Warning: LOUD beep at about 1:30

Trial Run

The first trial run of Mister Screamer was a success. The alarm activated, I was able to hear it and easily disable it before feeding a new roll with time to spare. However, while the concept was validated, two big problems became clear:

  1. There was far more binding and friction put on the filament than I expected. The extruder was able to manage, but I was never very comfortable with how hard it seemed to have to work to pull the filament through the alarm unit. When pulling the filament by hand it seemed fine, but once installed and “free-floating”, the effort needed to pull the filament through increased dramatically. Often the prototype simply rode the filament until it could go no father, and was physically butted up against the opening of the filament guide tube. This increased friction.
  2. When the filament ran out, the prototype fell some distance to the tabletop. The impact nearly popped the batteries out, as they were only a friction fit. It could also have popped the shells apart, killing the power. Luckily neither happened, but it was clear it was a risk.

Lessons Learned

Prototypes don’t just test design ideas – they help to discover problems or issues that haven’t been considered or anticipated. Also, sometimes things go better than expected or work out especially well.

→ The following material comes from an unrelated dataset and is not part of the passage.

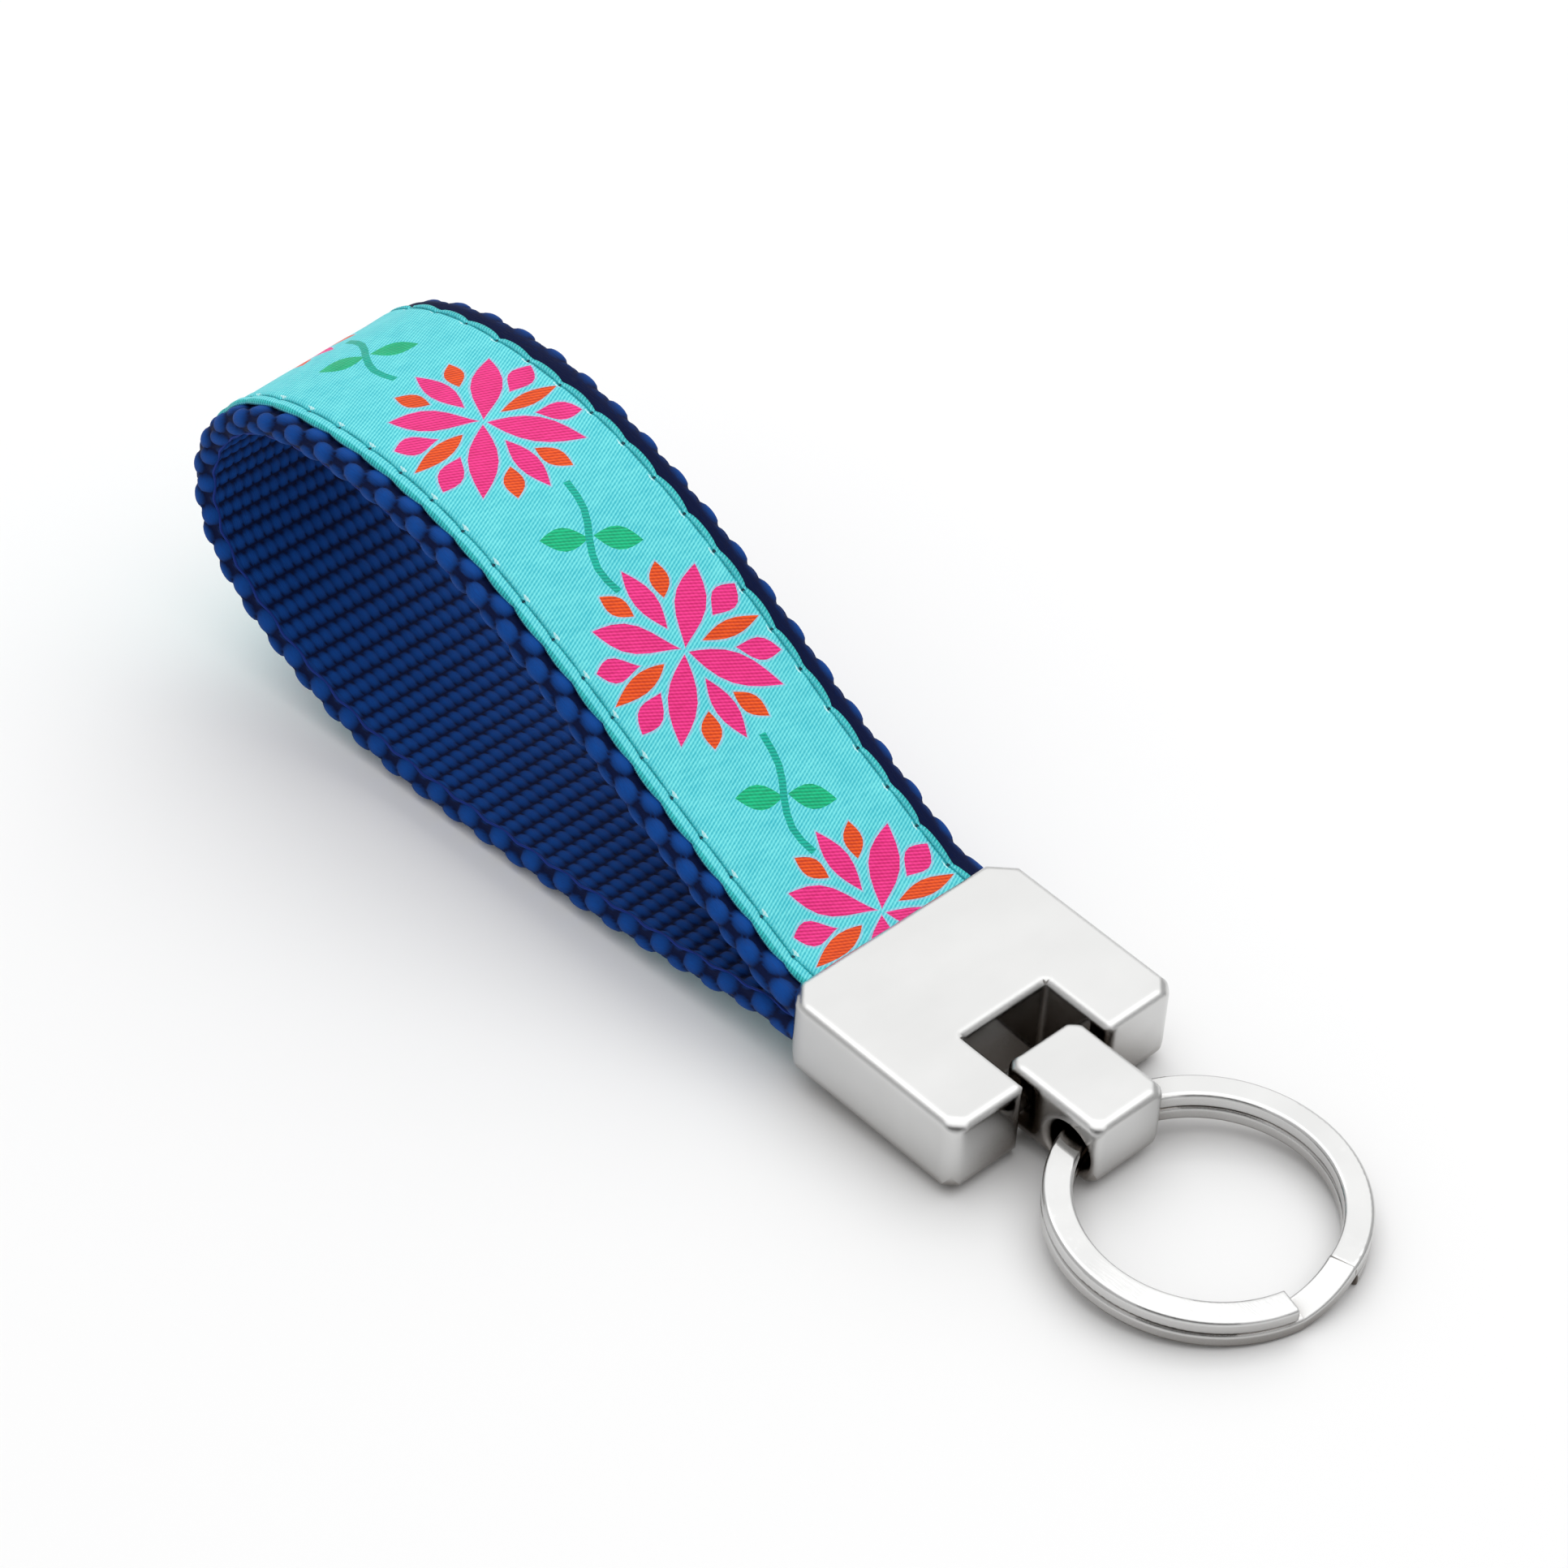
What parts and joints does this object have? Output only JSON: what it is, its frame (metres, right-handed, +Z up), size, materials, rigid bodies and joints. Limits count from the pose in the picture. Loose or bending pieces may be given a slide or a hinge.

  • A soldering iron with an old tip comes in handy for making rough alterations to a PLA enclosure; either use it like a hot knife to cut or melt plastic away, or to heat metal components and melt them into the surrounding plastic. Unfortunately, the results are rarely pretty.
  • When modeling spaces intended to hold components in an enclosure, some dimensions are more important than others. The switch, for example, needed to be snug so it could hold its position just right while glue set, but the buzzer – not under any stress or having any mechanical function – could be loose and simply glued to fit. These concerns affect modeling decisions such as whether to leave a surface accessible because it may need to be trimmed or sanded, or whether it can just be generously oversized and let some gap-filling glue take up the slack.
  • The magnetic closure worked great but it was tricky to assemble because the magnets also acted as power connectors. I needed the magnets to both close the enclosure halves and be in full contact with each other at all times. My design had rigid mounting for the magnets with no compliance; fitment needed to be spot on otherwise the electrical connection could be poor. I glued the magnets in, then assembled the unit before the glue was set. This way the magnets themselves took care of making sure they were connected right up to one another, and I didn’t need to worry about anything moving while the everything set.
  • The magnets were tricky to solder to. Not only are magnets damaged by heat, but they stick to the soldering iron. Hold them gently but firmly with small pliers, use flux, and don’t heat or re-heat any more than you need to.
  • The filament path through the prototype is not centered. This means that filament is easily pulled through the unit by hand with little resistance, but when the unit is clamped onto the filament and left to freely hang, the unit tilts and hangs at an angle, which increases friction significantly even though there is no obvious binding or twisting.
  • It seems obvious in hindsight, but the smaller the area that contacts or guides the filament, the less friction will be an issue. I had thought that my original design did a good job minimizing the friction surfaces but after the test, it’s clear it can be much better.

The following things went really well:

  • Designing and 3D printing an enclosure to fit the components required a different method of thinking. I am much more used to building a device first, then fitting into or building a custom enclosure. Modeling the component spaces into the enclosure required laying out the entire assembly up front which was a very different workflow, but the results were excellent.
  • This kind of job is a sweet spot for 3D printing. The printer can almost effortlessly create this complex geometric shape that would simply be a nightmare to have to make by hand.
  • The magnetic closure and electrical connections worked very well. Pulling the unit apart to make it shut up and snapping it together to activate it was intuitive, effective, and useful.

I was very pleased with the prototype, even though the design needs significant changes before it can be truly useful. It validated my premise (my printer doesn’t need to know it’s out of filament, as long as I know within four minutes), I was able to create it very cheaply, and it helped me verify that the problem that I was solving was one that actually existed.

Effective prototyping is a perishable skill, so it’s good to practice. I have learned that some things always turn out to be more difficult than expected, but there should also be things that turn out to be easier. If I’m ever finding that everything seems to be harder and nothing is easier, I know to take a step back because I’m probably struggling with a bad design or an otherwise doomed project.